Apa yang terjadi jika
sebutir ubi dan sebutir telur dimasukkan ke dalam air mendidih? Apa kedua benda
itu keluat dari panci panas dalam keadaan yang sama dengan keadaan sebelum di
godok? Air mendidih mengubah ubi dan telur itu.
Namun perubahan yang
terjadi pada kedua benda itu sangat bertolak belakang.
Setelah digodol telur
menjadi keras. Sebaliknya, ubi menjadi lembut. Kedua
benda itu berada
dalam panci yang sama dan air mendidih yang sama, namun
reaksi mereka
berbeda. Telur akan muncul dalam keadaan keras, sedangkan ubi
akan muncul dalam
keadaan lembut.
Dalam hidup ini ada
masa dimana kita harus masuk ke dalam panci yang berisi
air mendidih, yaitu
musibah dan penderitaan. Dalam musibah kita merasakan
betapa sakit dan
nyeri digodok dalam air mendidih. Musibah dan penderitaan
bisa terasa sangat
kejam dan menyakitkan bagaikan menusuk tulang sumsum
dan hati. Apalagi
ketika musibah demi musibah datang menimpa bagaikan
tak ada habisnya.
Kita seperti terhempas lemas. Sambil menunduk dan
menarik nafas panjang
kita bertanya lirih. "Oh, Tuhan, mengapa ini harus
terjadi?"
Namun kenyataan
adalah kenyataan. Musibah itu sudah atau sedang terjadi.
Jadi yang lebih
mendesak bukanlah persoalan mengapa musibah ini terjadi,
melainkan bagaimana
menghadapinya. Bagaimana bisa melewati dan
mengatasi musibah
ini.

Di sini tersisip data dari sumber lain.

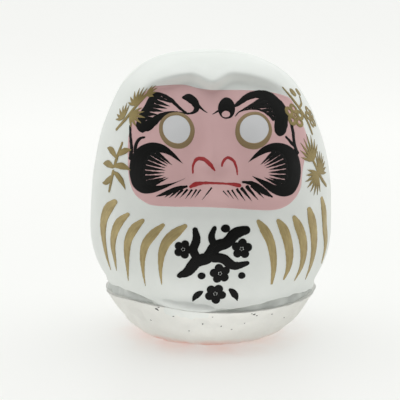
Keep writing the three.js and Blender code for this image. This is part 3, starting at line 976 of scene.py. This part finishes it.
def ring(outer_place, outer_size, inner_place, inner_size, lift, place=seen_from_front, rows=9,
         rough=EDGE_ROUGHNESS):
    """A filled ring between two ovals, each with its own middle and half sizes. An inner oval of
    no size makes a disc."""
    angle = -np.linspace(0.0, 2.0 * math.pi, 97)
    way = np.stack([np.cos(angle), np.sin(angle)], axis=-1)
    wander = 1.0 + 0.7 * rough * sum(np.sin(angle * k + paint_dice.uniform(0, 6)) / k
                                     for k in (2, 3, 5, 9))[:, None] / max(outer_size[0], 2.0)
    inner = np.array(inner_place) + way * np.array(inner_size) * wander
    outer = np.array(outer_place) + way * np.array(outer_size) * wander
    across = np.linspace(0.0, 1.0, rows)
    flat = inner[:, None, :] + (outer - inner)[:, None, :] * across[:, None]
    share = across if max(inner_size) == 0.0 else across * 2.0 - 1.0
    return film(flat, lift, place, np.broadcast_to(share, flat.shape[:2]), wraps=True)


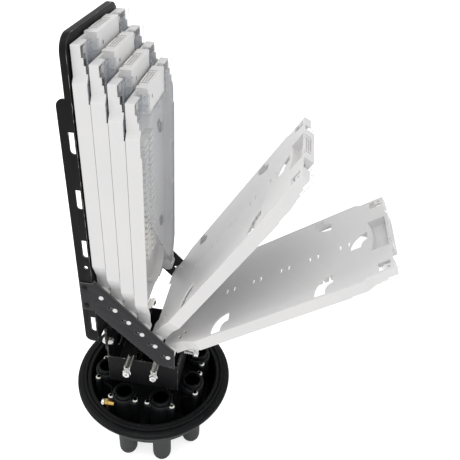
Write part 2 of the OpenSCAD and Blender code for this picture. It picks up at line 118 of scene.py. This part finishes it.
def soft_box(name, place, width, power):
    """A square area light that faces the middle of the closure."""
    lamp = bpy.data.lights.new(name, "AREA")
    lamp.size = width
    lamp.energy = power
    box = bpy.data.objects.new(name, lamp)
    box.location = place
    box.rotation_euler = (closure_middle - Vector(place)).to_track_quat("-Z", "Y").to_euler()
    bpy.context.scene.collection.objects.link(box)


soft_box("left_soft_box", (-1.9, 0.6, 1.4), 1.2, 0.8)
soft_box("front_soft_box", (-0.5, -2.0, 1.0), 1.0, 3)
soft_box("back_soft_box", (-0.3, 1.7, 1.7), 0.8, 9)
soft_box("top_soft_box", (-0.7, 0.1, 2.3), 1.0, 9)

# ---------------------------------------------------------------- floor
# A white table top that runs out of sight. It glows a little, like a light
# table, so that the closure casts no grey shadow on it.


class Signal:
    """What one socket of a finish gives out. Arithmetic on it adds Math nodes to the finish."""

    def __init__(self, finish, socket):
        self.finish = finish
        self.socket = socket

    def sum_of(self, operation, first, second):
        return self.finish.node("ShaderNodeMath", {"operation": operation}, {0: first, 1: second})

    def __add__(self, other):
        return self.sum_of("ADD", self, other)

    def __radd__(self, other):
        return self.sum_of("ADD", other, self)

    def __sub__(self, other):
        return self.sum_of("SUBTRACT", self, other)

    def __rsub__(self, other):
        return self.sum_of("SUBTRACT", other, self)

    def __mul__(self, other):
        return self.sum_of("MULTIPLY", self, other)

    def __rmul__(self, other):
        return self.sum_of("MULTIPLY", other, self)


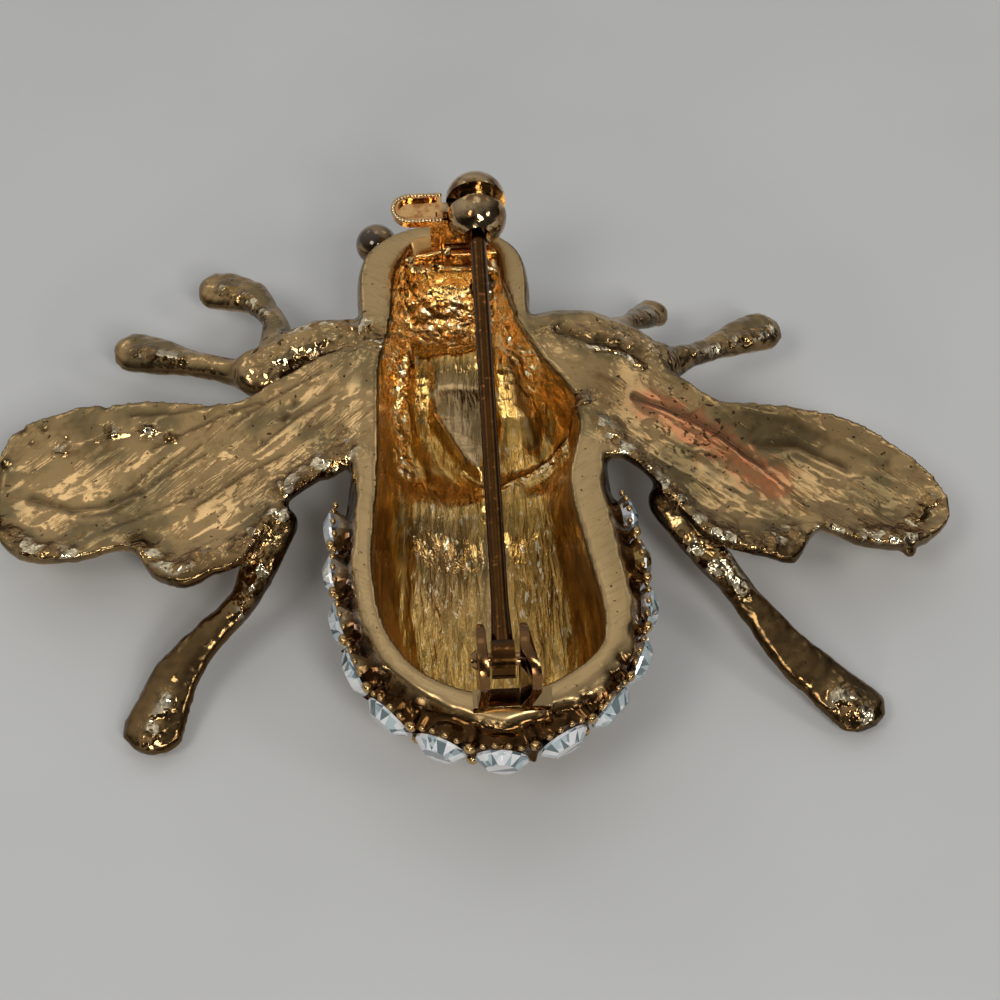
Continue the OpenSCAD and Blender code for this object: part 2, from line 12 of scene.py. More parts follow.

Bagaimana bisa survive dalam dan dari musibah ini.
Jika musibah dan
penderitaan merupakan ibarat digodok dalam panci.
Soalnya adalah
bagaimana kita bisa keluar dan dalam keadaan bagaimana
kita akan keluar
sebagai telur ataukah sebagai ubi?
Disinilah terletak
dampak yang paling mendasar dari suatu penderitaan atau
musibah. Dari waktu
ke waktu tiap orang mengalami penderitaan dan musibah.
Tetapi cara orang
keluar dari penderitaan atau musibah berbeda-beda.
Ada orang yang keluar
dari musibah dalam keadaan yang sangat tertekan.
Mukanya selalu suram.
Ia menyendiri. Hidupnya menjadi pahit dan gertir.
Sikapnya terhadap
orang lain menjadi kaku. Ia menjadi keras. Ia ibarat telur
yang setelah keluar
dari air mendidih menjadi keras.
Sebaliknya, ada orang
yang setelah keluar dari musibah justru menjadi bijak
dan matang. Ia merasa
damai dengan dirinya. Sikapnya hangat dan ramah.
Ia tersenyum dan
menyapa. Ia menjadi lembut. Ia ibarat ubi yang setelah
digodok justru menjadi
lembut.
Dampak itu bisa
begitu berbeda, sebab pandangan dan ketahanan orang
terhadap penderitaan
dan musibah berbeda-beda.
Malang tak dapat
ditolak, mujur tak dapat diraih. Penderitaan dan musibah
tidak dapat
dihindarkan. Itu adalah bagian hidup. Hidup adalah ibarat roda,
sebentar diatas,
sebentar dibawah. Hidup ini ada enaknya dan ada tidak enaknya,
yaitu masuk ke dalam
panci dan digodok dalam air mendidih.
Soalnya, apakah kita
akan keluar dari panci panas itu sebagai telur rebus yang
keras ataukah sebagai
ubi yang lembut? Apakah 'kita akan keluar dari sebuah
musibah sebagai orang
yang kaku dan keras ataukah sebaliknya, sebagai
orang yang berhati
lembut? Agaknya, dalam suatu musibah kita boleh belajar
berbisik.. "Tuhan, biarlah saya menjadi seperti
ubi... seperti sebutir ubi rebus yang lembut, hangat dan manis."